Return exactly the listing's lines, from its first line to the line holding "import * as", ends included.

## Given material
★ ★ ★

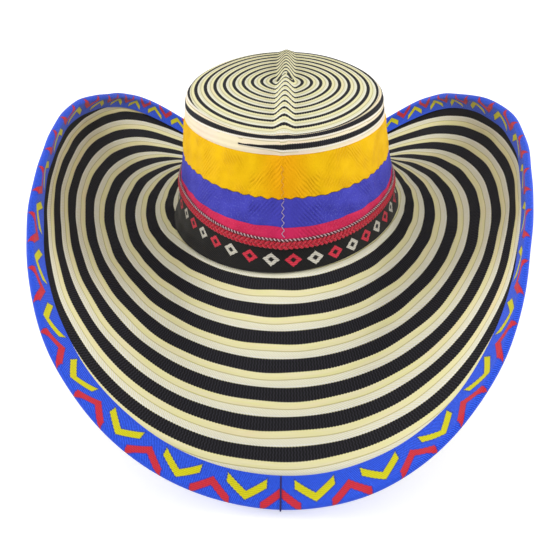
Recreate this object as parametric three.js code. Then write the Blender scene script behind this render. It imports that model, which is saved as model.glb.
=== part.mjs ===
// A wide-brimmed braided-palm sombrero. One long black and cream braid is sewn
// round and round into the brim and the crown tip. The crown wall carries three
// woven colour bands, a twisted cord, a plaited trim and a patterned hatband,
// and a sweatband is sewn inside it.
// Millimetres, +Z up. The front of the hat faces -Y and the wearer's left is +X.
// The hat stands on the lowest edges of its brim, at the front and the back.
import * as THREE from "three";

// ---------------------------------------------------------------- driving sizes
// Crown: an oval block that narrows towards its tip.
const crownHalfWidth = 89;        // outside of the hatband, across the hat
const crownHalfLength = 111.3;    // outside of the hatband, front to back
const crownSquareness = 0.0144;   // share by which the oval is fuller at its ends
const crownHeight = 91;           // mean brim break to the rim of the crown tip
const tipHalfWidth = 74;
const tipHalfLength = 86.6;
const tipForward = 2;             // the tip's middle lies this far to the front
const tipDome = 4;                // rise of the tip's middle above its rim
const tipEdgeDrop = 3;            // the tip's rim rounds down by this much
const tipThickness = 2;
const ridgeHeight = 5;            // pinched crease that runs front to back
const ridgeHalfWidth = 8;
const wallThickness = 2;          // straw wall under the bands

// Brim break: the line where the crown wall turns into the brim.
const breakSides = -3.35;         // rise at both sides, and drop at both ends
const breakTilt = 8.24;           // rise towards the wearer's left
const breakReach = 5;             // the sheet turns over within this distance each way

// Brim slope in degrees above level, at three stations out from the break.
const slopeReach = 150;           // distance from the break to the last station
const brimSlope = {
  front: [-28.3, -37.8, -21.8],
  back: [1.9, -59, 5.8],
  plusX: [-46.4, 37.9, 119.4],
  minusX: [-38.8, 39, 105],
  diagonal: [-30.8, 3.2, 93.4],
};

// Braid: each clockwise turn, seen from above, lies one pitch further out.
const braidPitch = 18.6;          // a black half and a cream half
const braidThickness = 1.6;
const braidGap = 0.3;             // between neighbouring turns
const braidStart = { mean: 1.211, front: -1.216, minusX: 0.062, ends: 0.296, diagonal: -0.198 };
const brimWidth = { mean: 140.2, front: -10.8, minusX: 5.1, ends: 0.9, diagonal: -1.34,
  front3: 4.34, minusX3: -2.87 };  // break to the binding's inner edge
const narrowestStrip = 2;         // a strip cut narrower than this is left out

// Edge binding: a woven ribbon folded over the brim edge.
const bindingWidth = 19.6;
const bindingThickness = 0.8;
const bindingClearance = 1.0;     // between the ribbon and the braid in it
const bindingJoinWidth = 3;       // whipped join at the front

// Bands on the crown wall, from the brim up.
const hatbandLift = { mean: 7, sides: 1 };   // lower edge above the mean break
const hatbandWidth = 13;
const hatbandThickness = 1.2;
const trimWidth = 5;
const trimThickness = 2.4;
const cordDiameter = 2;
const redTop = { mean: 31.8, sides: -1.8 };
const blueTop = { mean: 50.5, sides: -1.8 };
const yellowTop = 77;
const bandThickness = 0.9;
const seamStitchWidth = 2.4;      // zigzag over the front join of the bands
const seamStitchThickness = 0.6;

// Sweatband inside the crown.
const sweatbandWidth = 32;
const sweatbandThickness = 1;
const sweatbandLift = 9;          // its level lower edge above the mean break
const threadThickness = 0.6;

// Clearance between pieces that are sewn or laid against each other.
const seat = 0.3;

// Facets: round the hat, along a brim meridian, and across each curved sheet.
const segments = 56;
const meridianStep = 1;
const stripFacet = 9.4;
const bindingFacet = 6.6;
const wallParts = 4;
const tipRings = 6;

// ---------------------------------------------------------------- shape of the hat
const radians = THREE.MathUtils.degToRad;

// The angle clockwise from the front, seen from above, of facet number i.
const clockwise = (i) => (2 * Math.PI * i) / segments;
const azimuth = (turn) => -Math.PI / 2 - turn;

function oval(phi, halfWidth, halfLength) {
  const fuller = 1 + crownSquareness * Math.cos(4 * phi);
  return fuller / Math.hypot(Math.cos(phi) / halfWidth, Math.sin(phi) / halfLength);
}

const baseRadius = (phi) => oval(phi, crownHalfWidth, crownHalfLength);

function breakHeight(phi) {
  return breakSides * Math.cos(2 * phi) + breakTilt * Math.cos(phi);
}

// A value round the hat with a mean, a front-to-back part and parts that repeat.
function roundTheHat(value, turn) {
  return value.mean + (value.front ?? 0) * Math.cos(turn) + (value.minusX ?? 0) * Math.sin(turn)
    + (value.ends ?? 0) * Math.cos(2 * turn) + (value.diagonal ?? 0) * Math.sin(2 * turn)
    + (value.front3 ?? 0) * Math.cos(3 * turn) + (value.minusX3 ?? 0) * Math.sin(3 * turn)
    - (value.sides ?? 0) * Math.cos(2 * turn);
}

// Brim slope at one station: a smooth blend of the five named directions.
function slopeAtStation(phi, n) {
  const { front, back, plusX, minusX, diagonal } = brimSlope;
  const cardinal = (front[n] + back[n] + plusX[n] + minusX[n]) / 4;
  const mean = (cardinal + diagonal[n]) / 2;
  const lobes = (plusX[n] + minusX[n] - front[n] - back[n]) / 4;
  return radians(mean + ((back[n] - front[n]) / 2) * Math.sin(phi)
    + ((plusX[n] - minusX[n]) / 2) * Math.cos(phi) + lobes * Math.cos(2 * phi)
    + (cardinal - mean) * Math.cos(4 * phi));
}

// Slope at a distance s from the break: the parabola through the three stations.
function brimSlopeAt(phi, s) {
  const [a, b, c] = [0, 1, 2].map((n) => slopeAtStation(phi, n));
  const t = s / slopeReach;
  return a * (1 - t) * (1 - 2 * t) + b * 4 * t * (1 - t) + c * t * (2 * t - 1);
}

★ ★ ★

## Finished answer
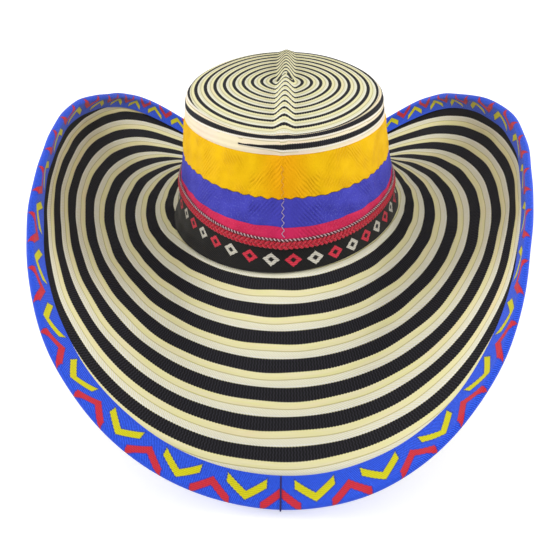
Recreate this object as parametric three.js code. Then write the Blender scene script behind this render. It imports that model, which is saved as model.glb.
=== part.mjs ===
// A wide-brimmed braided-palm sombrero. One long black and cream braid is sewn
// round and round into the brim and the crown tip. The crown wall carries three
// woven colour bands, a twisted cord, a plaited trim and a patterned hatband,
// and a sweatband is sewn inside it.
// Millimetres, +Z up. The front of the hat faces -Y and the wearer's left is +X.
// The hat stands on the lowest edges of its brim, at the front and the back.
import * as THREE from "three";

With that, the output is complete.